Normalize R, F, M metrics, then apply clustering (e.g., K-Means) to identify segments like “Champions” or “At-Risk” customers. Use RFM scores as features for further machine learning models.

c) Applying Machine Learning to Identify Hidden Customer Traits

Implement supervised learning models such as Random Forests or Gradient Boosting to predict customer lifetime value, or unsupervised models like Autoencoders for feature extraction:

  • Step 1: Prepare labeled datasets with known outcomes (e.g., high vs. low spenders).
  • Step 2: Train models to classify or regress customer value or propensity.
  • Step 3: Use model explanations (SHAP, LIME) to interpret hidden traits influencing customer behavior.
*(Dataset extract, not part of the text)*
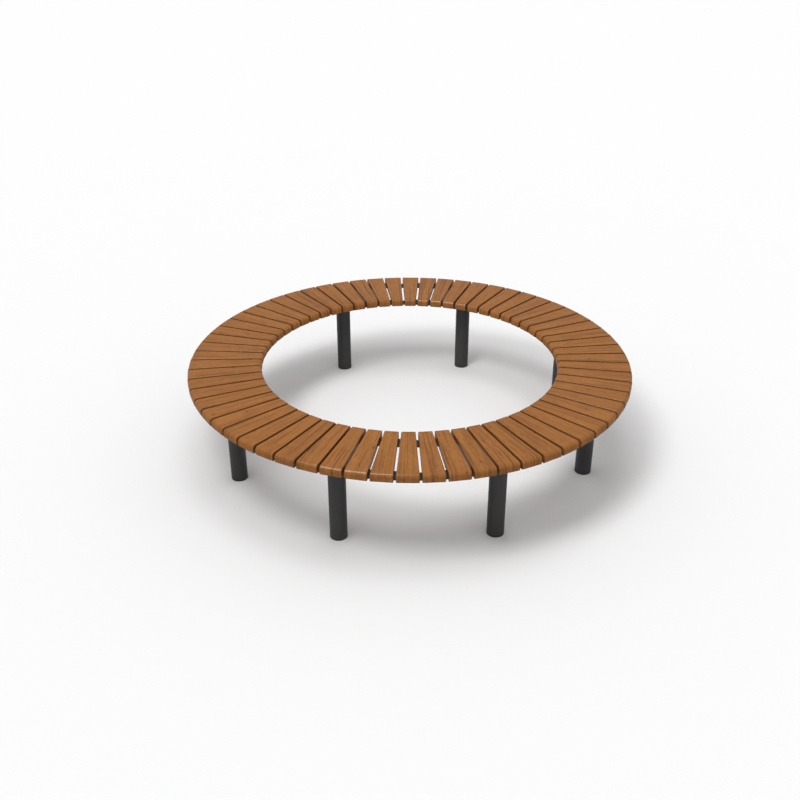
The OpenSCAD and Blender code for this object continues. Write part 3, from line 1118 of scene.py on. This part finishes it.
def dress_feet():
    """The feet keep their CAD form and get their finish."""
    plastic = foot_plastic()
    for name in numbered("foot", 1, LEG_COUNT):
        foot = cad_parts[name]
        for slot in foot.material_slots:
            slot.link = "OBJECT"
            slot.material = plastic


def aimed_disc(name, place, radius, energy, glint):
    """A round lamp that faces the bench's middle, whose light doesn't fade with distance."""
    lamp = bpy.data.objects.new(name, bpy.data.lights.new(name, "AREA"))
    lamp.data.shape = "DISK"
    lamp.data.size = 2 * radius
    lamp.data.energy = energy
    lamp.location = place
    lamp.rotation_euler = lamp.location.to_track_quat("Z", "Y").to_euler()
    lamp.data.use_nodes = True
    glow = Wiring(lamp.data.node_tree)
    even = glow.node("ShaderNodeLightFalloff", {"Strength": 1.0}).outputs["Constant"]
    glow.tree.links.new(even, glow.tree.nodes["Emission"].inputs["Strength"])
    lamp.visible_glossy = glint
    lamp.visible_diffuse = not glint
    bpy.context.scene.collection.objects.link(lamp)


def pale_floor():
    """A matt floor that the lamps light evenly, so that only shadows darken it."""
    pale = Finish("pale_floor")
    pale.tree.nodes.remove(pale.shader)
    place = pale.object_place()
    even = DOME_SHARE
    for _, lamp_place, _, share in SOFTBOXES:
        towards = pale.vector("SUBTRACT", lamp_place, place)
        near = pale.vector("DOT_PRODUCT", lamp_place, towards)
        away = pale.vector("DOT_PRODUCT", towards, towards)
        lit = pale.maths("MAXIMUM", pale.maths("DIVIDE", near, away), 0.0)
        even = pale.maths("MULTIPLY_ADD", lit, share, even)
    seen_level = pale.maths("DIVIDE", FLOOR_SEEN * FLOOR_LEVEL, even)
    paths = pale.node("ShaderNodeLightPath").outputs
    colour = pale.mix(paths["Is Glossy Ray"], (FLOOR_BOUNCE,) * 3, (FLOOR_GLOSS,) * 3)
    seen_colour = pale.xyz(seen_level, seen_level, seen_level)
    colour = pale.mix(paths["Is Camera Ray"], colour, seen_colour)
    matt = pale.node("ShaderNodeBsdfDiffuse", {"Color": colour})
    # Seen from below, the floor lets the underside of the bench show
    clear = pale.node("ShaderNodeBsdfTransparent")
    under = pale.node("ShaderNodeNewGeometry").outputs["Backfacing"]
    both = pale.node("ShaderNodeMixShader", {0: under, 1: matt.outputs[0], 2: clear.outputs[0]})
    pale.tree.links.new(both.outputs[0], pale.tree.nodes["Material Output"].inputs["Surface"])
    return pale.material


def set_stage():
    """Pale floor, soft studio light and the camera at the photograph's place."""
    signs = ((-1, -1), (1, -1), (1, 1), (-1, 1))
    corners = [(x * FLOOR_HALF, y * FLOOR_HALF, 0) for x, y in signs]
    floor_mesh = bpy.data.meshes.new("floor")
    floor_mesh.from_pydata(corners, [], [(0, 1, 2, 3)])
    floor = shown("floor", floor_mesh)
    floor_mesh.materials.append(pale_floor())

    scene = bpy.context.scene
    world = scene.world or bpy.data.worlds.new("studio")
    scene.world = world
    world.use_nodes = True
    sky = Wiring(world.node_tree)
    sky.tree.nodes.clear()
    paths = sky.node("ShaderNodeLightPath").outputs
    unseen = sky.node(
        "ShaderNodeMapRange",
        {0: paths["Is Glossy Ray"], 3: DOME_SHARE / LIGHT_LEVEL, 4: DOME_GLOSS},
    ).outputs[0]
    strength = sky.node(
        "ShaderNodeMapRange", {0: paths["Is Camera Ray"], 3: unseen, 4: BACKDROP}
    )
    dome = sky.node(
        "ShaderNodeBackground", {"Color": (1.0, 1.0, 1.0, 1.0), "Strength": strength.outputs[0]}
    )
    sky.node("ShaderNodeOutputWorld", {"Surface": dome.outputs[0]})
    # A softbox's energy gives the floor's middle its share, however far and slanted its light is
    for name, place, radius, share in SOFTBOXES:
        energy = math.pi**2 * share / LIGHT_LEVEL * math.hypot(*place) / place[2]
        aimed_disc(name, place, radius, energy, False)
    # The front left softbox once more, as the glint that it leaves on rounded edges
    _, place, radius, _ = SOFTBOXES[1]
    aimed_disc("front_left_glint", place, GLINT_SPREAD * radius, GLINT_ENERGY, True)

    camera = bpy.data.objects.new("camera", bpy.data.cameras.new("camera"))
    scene.collection.objects.link(camera)
    camera.location = CAMERA_PLACE
    camera.rotation_euler = (math.radians(90 - CAMERA_DOWN), 0.0, math.radians(CAMERA_TURN))
    camera.data.sensor_width = CAMERA_SENSOR
    camera.data.lens = CAMERA_LENS
    camera.data.clip_end = CAMERA_REACH
    scene.camera = camera
    scene.view_settings.view_transform = "Standard"


build_bench()
dress_feet()
set_stage()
Example: Identifying latent features that drive high engagement, enabling targeted content delivery.

d) Techniques for Merging Static and Dynamic Data to Enrich Profiles

Combine static profile data (demographics, account info) with dynamic behavioral streams:

  • Temporal Data Integration: Use time-series databases like InfluxDB or TimescaleDB for dynamic tracking.
  • Feature Engineering: Create lag features, rolling averages, and anomaly scores to capture behavioral trends.
  • Profile Updating: Employ event-driven microservices that update profiles asynchronously upon new data events.

Tip: Test profile stability over time to prevent “drift,” which can degrade segmentation accuracy. Regular retraining and validation are key.

Developing Predictive Models for Customer Segmentation

a) Choosing Appropriate Algorithms (Clustering, Classification, Regression)

Select algorithms aligned with your segmentation goals:

Use Case Recommended Algorithm
Customer Segmentation Clustering (K-Means, Hierarchical)
Churn Prediction Classification (Random Forest, Gradient Boosting)
Customer Lifetime Value Regression (XGBoost, LightGBM)

Action point: Always align your algorithm choice with your data volume, feature complexity, and interpretability needs.